In a single word, “The Lord of the Rings” is not art, but engineering. It is an engineering marvel in more ways than one. Obviously it is a piece of technical engineering with spectacular special effects and computer generated characters, which is an accomplishment of the director Peter Jackson, and it is also a piece of conceptual engineering infused with scholarly knowledge of linguistics, history, and myth, which is the part Tolkien contributes. “The Lord of the Rings” is a simulated world that is so logically cohesive that it shows the ingenuity of the creator.

Compare this with the world of auto-racing, especially Formula 1. The Formula 1 cars are modern engineering marvels. They are products of the cutting-edge science, ingenious inventions, and the world-class engineers. For the fans of Formula 1, seeing the cars go around and around the track is an enthralling experience.

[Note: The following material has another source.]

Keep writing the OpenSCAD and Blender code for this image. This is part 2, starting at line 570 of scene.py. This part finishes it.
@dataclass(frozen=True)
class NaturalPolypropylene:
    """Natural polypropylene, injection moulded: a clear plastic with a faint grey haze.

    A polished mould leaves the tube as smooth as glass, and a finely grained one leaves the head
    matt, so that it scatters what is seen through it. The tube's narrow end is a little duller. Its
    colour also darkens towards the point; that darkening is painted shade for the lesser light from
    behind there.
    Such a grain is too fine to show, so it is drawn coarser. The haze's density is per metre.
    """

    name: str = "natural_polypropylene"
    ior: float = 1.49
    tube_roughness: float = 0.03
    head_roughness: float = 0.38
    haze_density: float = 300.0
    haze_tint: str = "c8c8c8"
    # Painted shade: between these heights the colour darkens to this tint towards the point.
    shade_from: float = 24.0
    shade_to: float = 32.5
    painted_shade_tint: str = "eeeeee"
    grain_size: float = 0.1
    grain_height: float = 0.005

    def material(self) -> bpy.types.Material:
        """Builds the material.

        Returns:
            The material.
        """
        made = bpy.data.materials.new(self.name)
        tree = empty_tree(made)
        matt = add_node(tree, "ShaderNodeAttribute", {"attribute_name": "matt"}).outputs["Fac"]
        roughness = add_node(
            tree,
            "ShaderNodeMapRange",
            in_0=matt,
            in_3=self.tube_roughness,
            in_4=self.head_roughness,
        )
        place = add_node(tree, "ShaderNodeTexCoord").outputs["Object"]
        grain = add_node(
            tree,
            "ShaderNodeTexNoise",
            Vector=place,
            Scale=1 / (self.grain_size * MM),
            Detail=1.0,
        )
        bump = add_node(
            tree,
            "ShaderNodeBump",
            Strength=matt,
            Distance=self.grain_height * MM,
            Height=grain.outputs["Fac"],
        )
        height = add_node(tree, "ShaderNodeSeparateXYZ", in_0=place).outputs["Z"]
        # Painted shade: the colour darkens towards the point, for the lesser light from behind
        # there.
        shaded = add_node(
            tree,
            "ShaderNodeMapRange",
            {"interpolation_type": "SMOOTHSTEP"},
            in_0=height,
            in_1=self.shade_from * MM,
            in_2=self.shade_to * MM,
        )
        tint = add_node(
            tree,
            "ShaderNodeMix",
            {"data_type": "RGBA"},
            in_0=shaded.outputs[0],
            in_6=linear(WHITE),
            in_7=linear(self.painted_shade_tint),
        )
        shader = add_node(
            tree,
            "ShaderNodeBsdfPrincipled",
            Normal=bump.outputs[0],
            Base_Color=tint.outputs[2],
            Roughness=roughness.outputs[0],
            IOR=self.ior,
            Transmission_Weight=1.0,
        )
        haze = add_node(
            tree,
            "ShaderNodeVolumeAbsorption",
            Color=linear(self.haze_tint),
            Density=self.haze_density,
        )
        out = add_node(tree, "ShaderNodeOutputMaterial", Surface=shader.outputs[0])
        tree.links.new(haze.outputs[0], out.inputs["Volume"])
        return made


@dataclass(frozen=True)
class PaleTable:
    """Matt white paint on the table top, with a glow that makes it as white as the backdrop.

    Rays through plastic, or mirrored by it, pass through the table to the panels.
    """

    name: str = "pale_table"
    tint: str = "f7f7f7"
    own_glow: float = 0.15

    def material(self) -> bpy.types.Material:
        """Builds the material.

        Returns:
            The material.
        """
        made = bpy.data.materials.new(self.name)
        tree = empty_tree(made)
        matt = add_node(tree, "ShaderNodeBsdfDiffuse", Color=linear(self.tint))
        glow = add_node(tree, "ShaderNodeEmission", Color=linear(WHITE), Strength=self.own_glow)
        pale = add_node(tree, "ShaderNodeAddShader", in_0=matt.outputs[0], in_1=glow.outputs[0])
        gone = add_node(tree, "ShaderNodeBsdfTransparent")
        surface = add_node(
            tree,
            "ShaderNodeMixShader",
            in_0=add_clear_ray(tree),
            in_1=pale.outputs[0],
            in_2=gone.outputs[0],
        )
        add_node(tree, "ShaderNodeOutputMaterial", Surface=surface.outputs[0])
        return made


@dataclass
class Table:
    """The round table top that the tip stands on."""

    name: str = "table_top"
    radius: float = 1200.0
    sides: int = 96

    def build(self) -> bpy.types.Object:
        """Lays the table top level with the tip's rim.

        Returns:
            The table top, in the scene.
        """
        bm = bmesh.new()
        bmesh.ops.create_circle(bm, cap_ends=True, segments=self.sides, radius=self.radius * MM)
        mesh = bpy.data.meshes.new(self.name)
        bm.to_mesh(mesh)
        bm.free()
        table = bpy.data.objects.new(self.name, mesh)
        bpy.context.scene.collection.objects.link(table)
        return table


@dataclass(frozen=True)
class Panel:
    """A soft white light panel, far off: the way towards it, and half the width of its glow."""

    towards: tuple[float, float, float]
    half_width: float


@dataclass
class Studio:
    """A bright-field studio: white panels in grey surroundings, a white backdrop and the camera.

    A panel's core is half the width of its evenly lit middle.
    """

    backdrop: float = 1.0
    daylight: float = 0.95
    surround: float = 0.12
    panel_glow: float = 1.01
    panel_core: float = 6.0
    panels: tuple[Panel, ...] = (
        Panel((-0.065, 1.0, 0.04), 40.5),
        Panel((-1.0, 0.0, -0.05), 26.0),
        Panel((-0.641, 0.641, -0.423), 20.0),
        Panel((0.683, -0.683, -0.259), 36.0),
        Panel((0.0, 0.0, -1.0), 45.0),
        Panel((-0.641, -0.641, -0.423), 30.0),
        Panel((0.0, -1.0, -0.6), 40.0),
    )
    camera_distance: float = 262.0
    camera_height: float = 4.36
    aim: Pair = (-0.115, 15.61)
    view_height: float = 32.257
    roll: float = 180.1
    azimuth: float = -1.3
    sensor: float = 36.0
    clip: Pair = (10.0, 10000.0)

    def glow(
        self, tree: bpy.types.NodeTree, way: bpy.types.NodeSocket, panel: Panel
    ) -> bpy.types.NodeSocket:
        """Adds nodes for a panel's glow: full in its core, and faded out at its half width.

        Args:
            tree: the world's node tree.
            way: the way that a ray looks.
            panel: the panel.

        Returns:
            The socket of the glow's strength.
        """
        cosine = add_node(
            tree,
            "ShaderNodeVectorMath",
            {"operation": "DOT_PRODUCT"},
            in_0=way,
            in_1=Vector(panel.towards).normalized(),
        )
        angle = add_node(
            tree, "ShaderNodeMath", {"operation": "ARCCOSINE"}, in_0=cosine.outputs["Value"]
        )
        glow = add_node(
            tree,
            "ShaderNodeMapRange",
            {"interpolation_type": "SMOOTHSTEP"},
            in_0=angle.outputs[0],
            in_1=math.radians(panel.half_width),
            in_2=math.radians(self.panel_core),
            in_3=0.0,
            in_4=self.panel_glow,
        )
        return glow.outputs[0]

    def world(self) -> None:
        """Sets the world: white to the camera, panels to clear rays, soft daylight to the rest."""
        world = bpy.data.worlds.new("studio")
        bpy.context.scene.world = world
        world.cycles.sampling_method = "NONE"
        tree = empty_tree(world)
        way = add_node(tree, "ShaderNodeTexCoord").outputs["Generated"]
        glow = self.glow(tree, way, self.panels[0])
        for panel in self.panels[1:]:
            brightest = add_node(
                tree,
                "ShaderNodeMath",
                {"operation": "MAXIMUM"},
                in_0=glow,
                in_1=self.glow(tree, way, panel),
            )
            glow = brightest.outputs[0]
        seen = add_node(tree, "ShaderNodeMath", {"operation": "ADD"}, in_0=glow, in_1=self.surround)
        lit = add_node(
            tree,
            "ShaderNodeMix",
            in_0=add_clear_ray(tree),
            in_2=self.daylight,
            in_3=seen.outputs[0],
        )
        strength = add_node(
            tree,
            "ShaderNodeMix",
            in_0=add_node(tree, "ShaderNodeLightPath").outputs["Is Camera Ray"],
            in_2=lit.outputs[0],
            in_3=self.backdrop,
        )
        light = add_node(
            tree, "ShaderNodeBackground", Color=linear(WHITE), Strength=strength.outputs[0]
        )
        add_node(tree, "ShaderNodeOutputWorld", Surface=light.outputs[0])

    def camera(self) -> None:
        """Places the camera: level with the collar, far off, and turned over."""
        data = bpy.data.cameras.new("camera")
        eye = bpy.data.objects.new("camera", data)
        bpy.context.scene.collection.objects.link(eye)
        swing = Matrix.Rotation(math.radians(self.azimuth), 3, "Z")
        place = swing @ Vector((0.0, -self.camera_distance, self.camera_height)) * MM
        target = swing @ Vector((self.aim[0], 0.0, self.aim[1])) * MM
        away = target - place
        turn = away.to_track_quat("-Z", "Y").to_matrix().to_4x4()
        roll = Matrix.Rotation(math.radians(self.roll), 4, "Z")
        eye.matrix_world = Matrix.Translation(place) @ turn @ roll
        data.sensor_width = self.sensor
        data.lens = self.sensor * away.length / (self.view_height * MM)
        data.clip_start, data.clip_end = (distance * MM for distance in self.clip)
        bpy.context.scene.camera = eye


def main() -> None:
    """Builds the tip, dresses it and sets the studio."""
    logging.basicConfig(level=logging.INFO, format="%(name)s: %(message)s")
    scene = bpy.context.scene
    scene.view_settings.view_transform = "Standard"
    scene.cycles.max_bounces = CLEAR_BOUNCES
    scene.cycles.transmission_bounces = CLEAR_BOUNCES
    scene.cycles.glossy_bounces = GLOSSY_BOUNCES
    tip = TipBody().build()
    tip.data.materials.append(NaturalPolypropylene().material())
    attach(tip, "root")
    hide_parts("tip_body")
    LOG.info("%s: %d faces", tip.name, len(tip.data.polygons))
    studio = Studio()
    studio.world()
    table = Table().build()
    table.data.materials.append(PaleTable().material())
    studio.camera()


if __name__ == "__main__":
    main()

For the outsiders, there couldn’t be anything more boring. Women especially are not easily excited by a great piece of engineering, which explains why neither Formula 1 nor “The Rings” is popular among women.

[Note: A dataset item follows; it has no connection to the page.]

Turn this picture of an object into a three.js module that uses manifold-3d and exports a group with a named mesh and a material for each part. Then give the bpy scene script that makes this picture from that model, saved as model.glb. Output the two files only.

“The Rings” does not tell a story, but constructs a simulated world by creating characters, assigning certain attributes to them, and showing by example how those attributes manifest. Each stage of “The Rings” presents a new obstacle to simply illustrate what each character is about, his/her personalities, strengths and weaknesses, as well as the weapons of his/her choice. At the end of the movie, we have a good understanding of the vocabularies of this simulated world, but it ends without telling any story--by that, I mean some sort of artistic substance. One can call it art, but it is as much a piece of art as Apple’s iPod is; it’s a great piece of engineering.

Some say it is about good versus evil. I must disagree. Some characters are defined as good, and others as evil, but that does only as much as enabling the merchandisers to list them as attributes on the trading cards. Just because there are good and evil characters does not mean that it is about good and evil. What you do with the idea of good and evil is what matters. “The Rings” does nothing more than to pit them against each other.

Normally when a writer creates a fantastic world, it is so that it can be used as a metaphor to convey something of our world. “The Rings” does nothing more than to take us away from our mundane reality. It is like the difference between going to Thailand to experience cultural differences, and going to the Virgin Islands simply to escape our routine lives. This explains why “The Rings” is so popular among introverted young boys, so called “geeks”. It provides for them a refuge from their traumatic reality. In it, they can become someone else that they are not, and forever avoid facing their true selves. In this scenario, the last thing you want is the reminder of the pain from their real lives. The more detached from reality this fantastic world is, the better for them.

All the emotions presented in “The Rings” are mere symbols. The pain of loss of someone, the love for another human being, the fear of the unknown, and the temptation of power are all unmotivated, symbolically represented, and stripped of any true emotional values. They are almost dictionary definitions of what human emotions are--all easily explicable by a few words.

The reason why the geeks are always trying to escape their reality, is because they are afraid of it. They build a fortress of complexity around them to protect themselves. How do I know this? Because I was one of them. (Perhaps I still am to some degree.) Why do geeks love computer programming, math, science, and physics so much? Because these worlds allow them not only to escape reality, but also to hide behind them. Often these geek programmers who know nothing but programming, get upset if the irrationality of reality forces them to compromise the integrity of their pristine programming models. For them, the conceptual purity comes before reality. They are unable to cope with the fact that reality isn’t as rational as they wish.

If “The Rings” protected you from the pain and the suffering of teenage years, you cannot help feeling a great deal of appreciation for it. It’s like a piece of metal that shielded you from a bullet. If this is the case, you are not in a position to objectively evaluate “The Rings”. There is no point in arguing with others who find it boring since they do not have the same attachment that you have. The question here is: should emotional attachment be embraced as art? I argue not. Just as many parents see their emotional attachment to their children to be love, it is very easy to confuse attachment with love. To be able to truly love something or someone, you have to be able to let it go first. Perhaps you should watch Star Wars Episode I again and learn from Anakin’s mom.